Even once we can verify that our model is indifference corrigible and that it will forward that guarantee to any other search it might perform, however, there is still the question of how we might be able to use such a mechanism to produce a safe system. One way in which indifference corrigibility could be used to produce safety is to enforce that our model behave myopically. We can think of a myopic agent as one that only considers how best to answer the single question that you give to it rather than considering any sort of long-term consequences, which can be implemented as a stop gradient preventing any optimization outside of that domain. While myopia on its own is still insufficient to guarantee acceptability, it seems like it would at least prevent deceptive alignment, as one of the conditions for deceptive alignment is that the mesa-optimizer must have something to gain from cooperating now and then defecting later, which is not true for a myopic agent. Thus, if directed at a task which we are confident is outer aligned, such as pure supervised amplification (training a model to approximate a human consulting that model), and combined with a scheme for preventing standard pseudo-alignment (such as adversarial training), myopia verification might be sufficient to resolve the rest of the inner alignment problem by preventing deceptive alignment.
Conclusion
If we want to be able to do relaxed adversarial training to produce safe AI systems, we are going to need a notion of acceptability which is not that hard to train and verify. Corrigibility seems to be one of the most promising candidates for such an acceptability condition, but for that to work we need a mechanistic understanding of exactly what sort of corrigibility we're shooting for and how it will ensure safety. I think that both of the paths considered here—both act-based corrigibility and indifference corrigibility—look like promising research directions for attacking this problem.
I thought Evan's response was missing my point (that "act-based corrigibility" as used in OP doesn't seem to be a kind of corrigibility as defined in the original corrigibility paper but just a way to achieve corrigibility) and had a chat with Evan about this on MIRIxDiscord (with Abram joining in). It turns out that by "act-based corrigibility" Evan meant both "a way of achieving something in the corrigibility cluster [by using act-based agents] as well as the particular thing in that cluster that you achieve if you actually get act-based corrigibility to work."
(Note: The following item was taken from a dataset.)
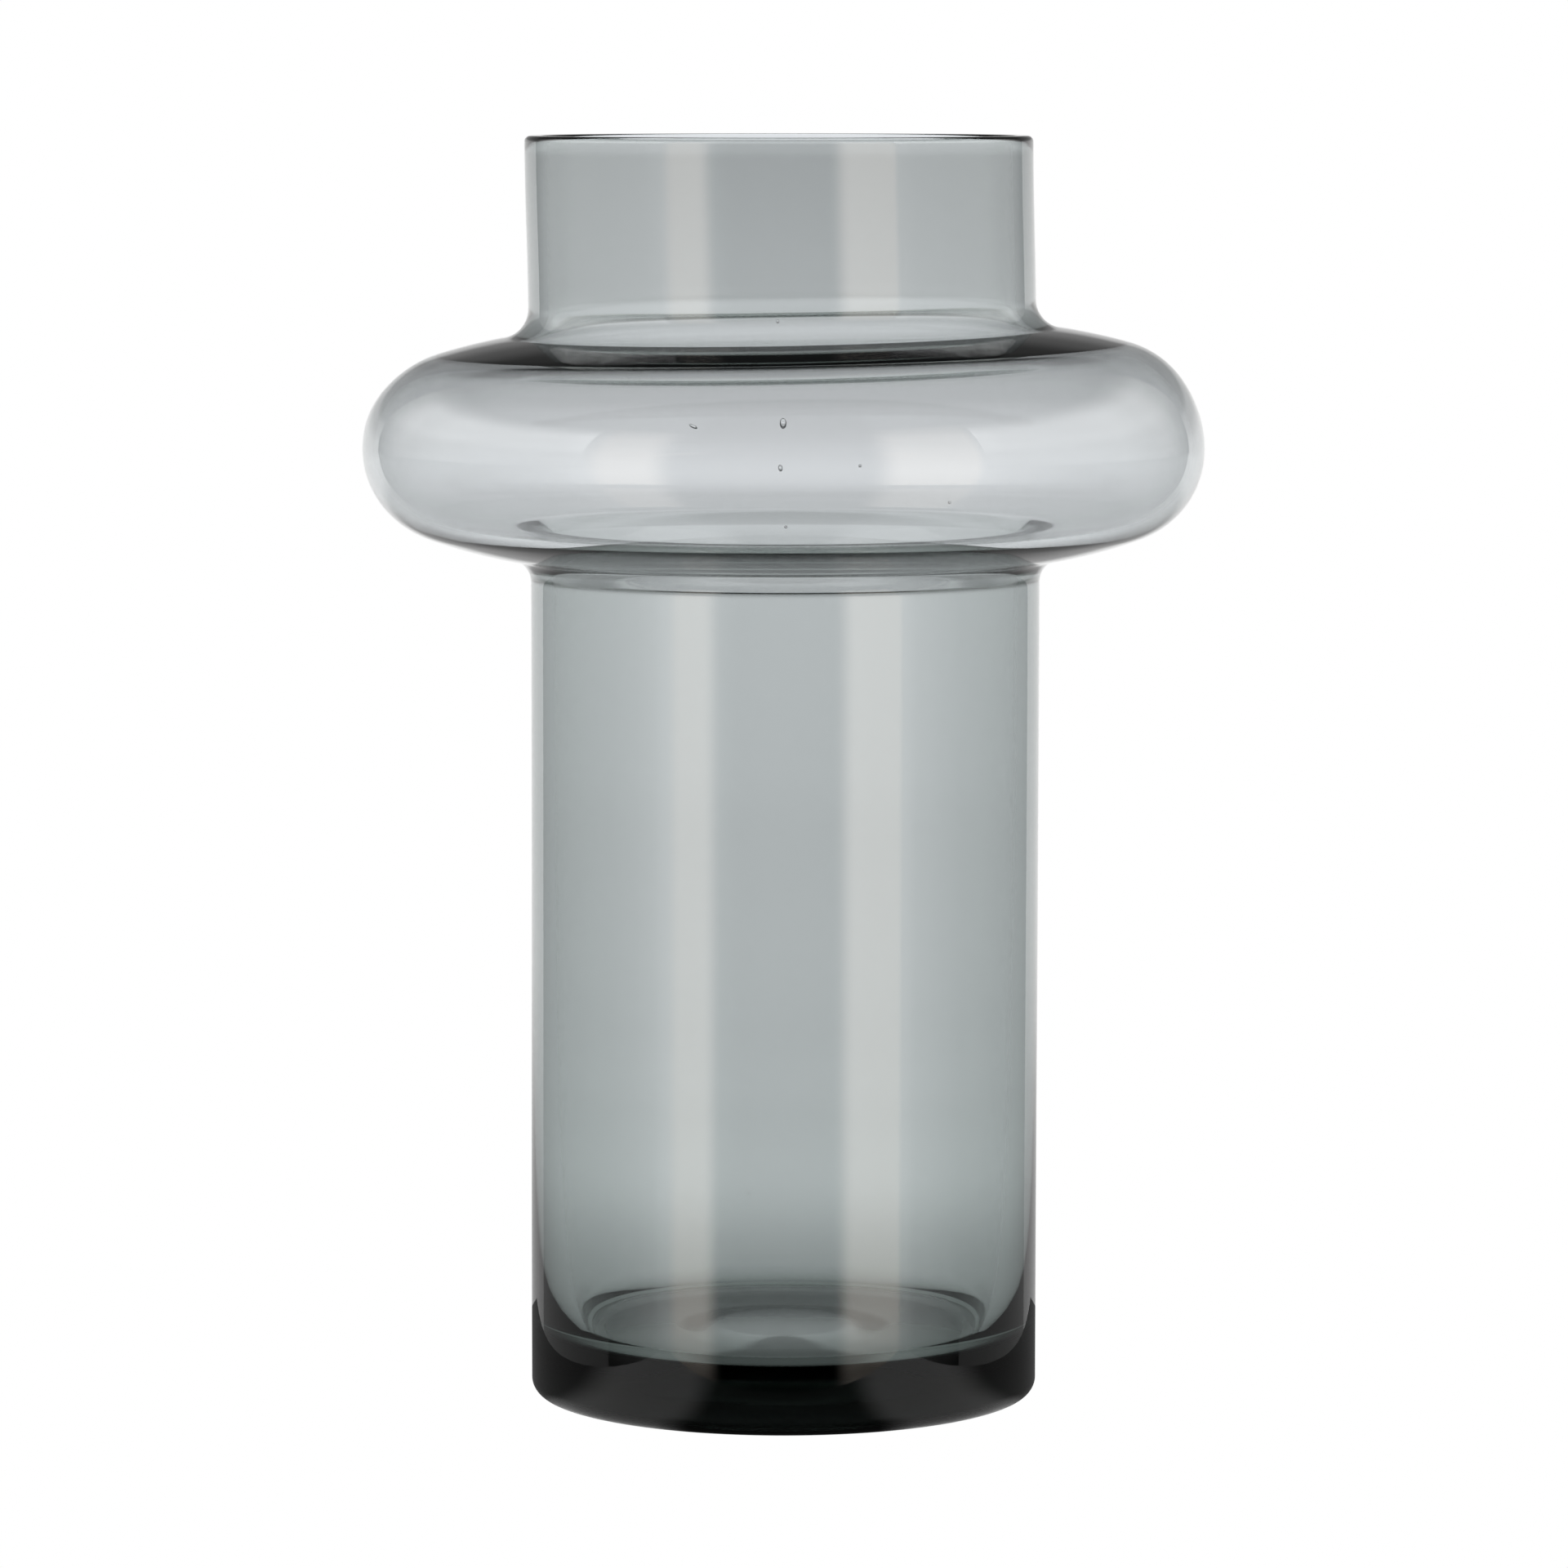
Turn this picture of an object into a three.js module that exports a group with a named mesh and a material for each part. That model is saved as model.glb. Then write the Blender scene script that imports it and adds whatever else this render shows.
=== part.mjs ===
// Mouth-blown cylinder vase in smoke-grey glass: a thick foot, a straight tube, a hollow ring
// bulge near the top, and a straight neck with a fire-polished rim.
// Millimetres, +Z up, origin at the centre of the foot's resting plane.
//
// The vase is one continuous wall of glass. Each mesh below is one zone of that wall, cut from
// its neighbours on a level plane, so the zones stack face to face with no gap.

import * as THREE from 'three';

// Driving dimensions of the outer surface
const HEIGHT = 300;
const NECK_RADIUS = 60;
const TUBE_RADIUS = 60.3;
const RING_RADIUS = 99.7;
const RING_LEVEL = 226.3;
const HEEL_RADIUS = 4;
const RIM_EDGE_RADIUS = 1.4;

// Glass thickness
const NECK_WALL = 4.8;
const TUBE_WALL = 5.3;
const RING_WALL = 3.2;
const FLOOR_THICKNESS = 15;
const FLOOR_CORNER_RADIUS = 6;
// The tube's wall gains this much at the floor, and the gain fades over this height
const FOOT_GAIN = 4.2;
const FOOT_GAIN_FADE = 41;
// A last swelling of the wall just above the floor, and the height over which it fades
const FOOT_SWELL = 2.2;
const FOOT_SWELL_FADE = 8;

// Shallow hollow under the foot, with a dimple in its middle where the blowing iron broke off
const PUNT_RADIUS = 46;
const PUNT_DEPTH = 5;
const DIMPLE_RADIUS = 26;
const DIMPLE_SIDE = 10;
const DIMPLE_DEPTH = 4;

// Level planes between the zones
const BASE_TOP = 32;
const TUBE_TOP = 192;
const NOSE_BOTTOM = RING_LEVEL - 14;
const NOSE_TOP = RING_LEVEL + 16;
const SHOULDER_TOP = 263;
const NECK_TOP = 297;

// The ring's section is a chain of tangent arcs on each side of its level: a nose, a broad
// shoulder that starts once the nose has turned by `turn` degrees, and a blend into the wall.
const OUTER_RING = {
  peak: RING_RADIUS,
  upper: { wall: NECK_RADIUS, nose: 24.6, turn: 74, shoulder: 144, blend: 7 },
  lower: { wall: TUBE_RADIUS, nose: 22, turn: 70, shoulder: 114, blend: 5.8 },
};
const INNER_RING = {
  peak: RING_RADIUS - RING_WALL,
  upper: { wall: NECK_RADIUS - NECK_WALL, nose: 21.4, turn: 78.2, shoulder: 140.8, blend: 11.5 },
  lower: { wall: TUBE_RADIUS - TUBE_WALL, nose: 18.8, turn: 74, shoulder: 110.8, blend: 10.5 },
};

const SEGMENTS = 48;
const QUARTER = Math.PI / 2;

const point = (r, z) => new THREE.Vector2(r, z);

function arc(centre, radius, from, to, steps) {
  const points = [];
  for (let i = 0; i <= steps; i += 1) {
    const angle = THREE.MathUtils.lerp(from, to, i / steps);
    points.push(point(centre.x + radius * Math.cos(angle), centre.y + radius * Math.sin(angle)));
  }
  return points;
}

// Half of the ring's section, from its level out to the straight wall, on the side given by
// `way`: 1 above the level and -1 below it
function ringHalf(peak, { wall, nose, turn, shoulder, blend }, way) {
  const turned = THREE.MathUtils.degToRad(turn);
  const noseCentre = point(peak - nose, 0);
  const back = shoulder - nose;
  const shoulderCentre = point(noseCentre.x - back * Math.cos(turned), -back * Math.sin(turned));
  const across = wall + blend - shoulderCentre.x;
  const rise = Math.sqrt((shoulder + blend) ** 2 - across ** 2);
  const blendCentre = point(wall + blend, shoulderCentre.y + rise);
  const meeting = Math.atan2(rise, across);
  const section = [
    ...arc(noseCentre, nose, 0, turned, 6),
    ...arc(shoulderCentre, shoulder, turned, meeting, 4).slice(1),
    ...arc(blendCentre, blend, meeting + Math.PI, Math.PI, 4).slice(1),
  ];
  return section.map((p) => point(p.x, RING_LEVEL + way * p.y));
}

// The ring's whole section, from the tube up to the neck
function ringSection({ peak, upper, lower }) {
  return [...ringHalf(peak, lower, -1).reverse(), ...ringHalf(peak, upper, 1).slice(1)];
}

// Radius inside the tube: the wall thickens smoothly towards the floor
function boreRadius(z) {
  const gain = FOOT_GAIN * Math.exp((FLOOR_THICKNESS - z) / FOOT_GAIN_FADE);
  const swell = FOOT_SWELL * Math.exp((FLOOR_THICKNESS - z) / FOOT_SWELL_FADE);
  return TUBE_RADIUS - TUBE_WALL - gain - swell;
}

// The rounded corner from the floor up to the wall, ending with the same lean as the wall
function floorCorner() {
  const centreHeight = FLOOR_THICKNESS + FLOOR_CORNER_RADIUS;
  const lean = Math.atan(boreRadius(centreHeight + 1) - boreRadius(centreHeight));
  const top = centreHeight - FLOOR_CORNER_RADIUS * Math.sin(lean);
  const centre = point(boreRadius(top) - FLOOR_CORNER_RADIUS * Math.cos(lean), centreHeight);
  return arc(centre, FLOOR_CORNER_RADIUS, -QUARTER, -lean, 6);
}

// The outside of the vase from the resting plane up to the top of the rim
function outerWall() {
  const heelCentre = point(TUBE_RADIUS - HEEL_RADIUS, HEEL_RADIUS);
  const lipCentre = point(NECK_RADIUS - RIM_EDGE_RADIUS, HEIGHT - RIM_EDGE_RADIUS);
  return [
    ...arc(heelCentre, HEEL_RADIUS, -QUARTER, 0, 5),
    ...ringSection(OUTER_RING),
    ...arc(lipCentre, RIM_EDGE_RADIUS, 0, QUARTER, 3),
  ];
}

// The inside of the vase from the floor up to the top of the rim
function innerWall() {
  const corner = floorCorner();
  const cornerTop = corner[corner.length - 1].y;
  const lipRadius = NECK_RADIUS - NECK_WALL + RIM_EDGE_RADIUS;
  const lipCentre = point(lipRadius, HEIGHT - RIM_EDGE_RADIUS);
  const ring = ringSection(INNER_RING);
  const bore = [];
  const boreSteps = 11;
  for (let i = 1; i < boreSteps; i += 1) {
    // The steps grow with height because the wall bends most near the floor
    const z = THREE.MathUtils.lerp(cornerTop, ring[0].y, (i / boreSteps) ** 2);
    bore.push(point(boreRadius(z), z));
  }
  return [
    ...corner,
    ...bore,
    ...ring,
    ...arc(lipCentre, RIM_EDGE_RADIUS, Math.PI, QUARTER, 3),
  ];
}

// Height of the underside above the resting plane
function puntHeight(r) {
  const hollow = PUNT_DEPTH * (1 - (r / PUNT_RADIUS) ** 2);
  return hollow + DIMPLE_DEPTH * THREE.MathUtils.smoothstep(DIMPLE_RADIUS - r, 0, DIMPLE_SIDE);
}

// The underside from the middle of the punt out to its edge on the resting plane
function underside() {
  const points = [];
  const steps = 18;
  for (let i = 0; i <= steps; i += 1) {
    const r = (PUNT_RADIUS * i) / steps;
    points.push(point(r, puntHeight(r)));
  }
  return points;
}

// Where an upward outline crosses a level plane
function cut(outline, z) {
  const above = outline.findIndex((p) => p.y >= z);
  const [a, b] = [outline[above - 1], outline[above]];
  return point(THREE.MathUtils.lerp(a.x, b.x, (z - a.y) / (b.y - a.y)), z);
}

// The part of an upward outline that lies between two level planes
function between(outline, low, high) {
  const inside = outline.filter((p) => p.y > low && p.y < high);
  return [cut(outline, low), ...inside, cut(outline, high)];
}

// A zone's section runs anticlockwise: along the bottom, up the outside and down the inside
function zone(name, section, opacity) {
  const geometry = new THREE.LatheGeometry(section, SEGMENTS);
  geometry.rotateX(QUARTER);
  const material = new THREE.MeshStandardMaterial({
    color: 0x8f9c9a,
    roughness: 0.03,
    metalness: 0,
    transparent: true,
    opacity,
  });
  const mesh = new THREE.Mesh(geometry, material);
  mesh.name = name;
  return mesh;
}

// A zone that is a plain band of wall between two level planes
function band(name, low, high, opacity) {
  const section = [...between(OUTSIDE, low, high), ...between(INSIDE, low, high).reverse()];
  section.push(section[0].clone());
  return zone(name, section, opacity);
}

// Thick floor with a rounded heel outside, a rounded corner inside and the punt below
function base() {
  const heel = OUTSIDE.filter((p) => p.y <= HEEL_RADIUS);
  const corner = INSIDE.filter((p) => p.y < BASE_TOP);
  const section = [
    ...underside(),
    ...heel,
    cut(OUTSIDE, BASE_TOP),
    cut(INSIDE, BASE_TOP),
    ...corner.reverse(),
    point(0, FLOOR_THICKNESS),
  ];
  return zone('base', section, 0.75);
}

// Fire-polished rim: the wall's two edges are melted round
function rim() {
  const outside = OUTSIDE.filter((p) => p.y > NECK_TOP);
  const inside = INSIDE.filter((p) => p.y > NECK_TOP);
  const section = [
    point(NECK_RADIUS, NECK_TOP),
    ...outside,
    ...inside.reverse(),
    point(NECK_RADIUS - NECK_WALL, NECK_TOP),
    point(NECK_RADIUS, NECK_TOP),
  ];
  return zone('rim', section, 0.55);
}

const OUTSIDE = outerWall();
const INSIDE = innerWall();

const vase = new THREE.Group();
vase.name = 'vase';
vase.add(
  base(),
  band('body_tube', BASE_TOP, TUBE_TOP, 0.45),
  band('ring_lower_shoulder', TUBE_TOP, NOSE_BOTTOM, 0.35),
  band('ring_side', NOSE_BOTTOM, NOSE_TOP, 0.35),
  band('ring_upper_shoulder', NOSE_TOP, SHOULDER_TOP, 0.35),
  band('neck_tube', SHOULDER_TOP, NECK_TOP, 0.42),
  rim(),
);

export default vase;
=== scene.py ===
"""Smoke-grey glass vase with a hollow ring bulge, standing on a pale floor in a studio."""

import math

import bpy
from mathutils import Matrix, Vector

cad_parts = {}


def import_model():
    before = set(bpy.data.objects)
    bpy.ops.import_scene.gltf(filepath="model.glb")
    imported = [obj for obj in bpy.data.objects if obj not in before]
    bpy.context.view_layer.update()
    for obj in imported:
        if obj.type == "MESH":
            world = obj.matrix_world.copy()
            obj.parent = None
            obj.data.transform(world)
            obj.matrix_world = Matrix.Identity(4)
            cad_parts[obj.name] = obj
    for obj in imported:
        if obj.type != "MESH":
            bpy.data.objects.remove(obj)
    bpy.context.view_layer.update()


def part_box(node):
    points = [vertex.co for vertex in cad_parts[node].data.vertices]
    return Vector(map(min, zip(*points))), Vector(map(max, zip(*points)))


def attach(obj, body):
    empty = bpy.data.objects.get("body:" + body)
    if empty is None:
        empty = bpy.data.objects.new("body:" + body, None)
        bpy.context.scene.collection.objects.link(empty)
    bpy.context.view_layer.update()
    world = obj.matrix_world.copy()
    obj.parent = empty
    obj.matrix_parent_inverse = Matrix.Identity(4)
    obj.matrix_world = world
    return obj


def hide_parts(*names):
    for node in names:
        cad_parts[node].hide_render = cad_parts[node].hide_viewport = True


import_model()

MM = 0.001
QUARTER = math.pi / 2

# Outer sizes, from the frame
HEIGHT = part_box("rim")[1][2]
NECK_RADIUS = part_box("neck_tube")[1][0]
TUBE_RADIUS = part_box("body_tube")[1][0]
RING_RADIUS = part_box("ring_side")[1][0]

# Glass thickness
NECK_WALL = 4.8 * MM
TUBE_WALL = 5.3 * MM
RING_WALL = 2.8 * MM
FLOOR_THICKNESS = 15 * MM
FLOOR_CORNER_RADIUS = 6 * MM
# The tube's wall gains this much at the floor, and the gain fades over this height
FOOT_GAIN = 4.2 * MM
FOOT_GAIN_FADE = 41 * MM
# A last swelling of the wall just above the floor, and the height over which it fades
FOOT_SWELL = 1.6 * MM
FOOT_SWELL_FADE = 6 * MM

# Foot, ring and rim
HEEL_RADIUS = 4 * MM
PUNT_RADIUS = 46 * MM
PUNT_DEPTH = 5 * MM
# A small hollow in the middle of the punt, where the blower's iron was broken off
DIMPLE_RADIUS = 26 * MM
DIMPLE_SIDE = 10 * MM
DIMPLE_DEPTH = 4 * MM
RING_LEVEL = 226.3 * MM
RIM_EDGE_RADIUS = 1.4 * MM

# The ring stands a little off centre, so it is drawn in by this much to stay inside the CAD's
# outline
RING_MARGIN = 0.1 * MM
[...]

The three of us talked a bit about finding better terms for these concepts but didn't come up with any good candidates. My current position is that using "act-based corrigibility" this way is quite confusing and until we come up with better terms we should probably just stick with "achieving corrigibility using act-based agents" and "the kind of corrigibility that act-based agents may be able to achieve" depending on which concept one wants to refer to.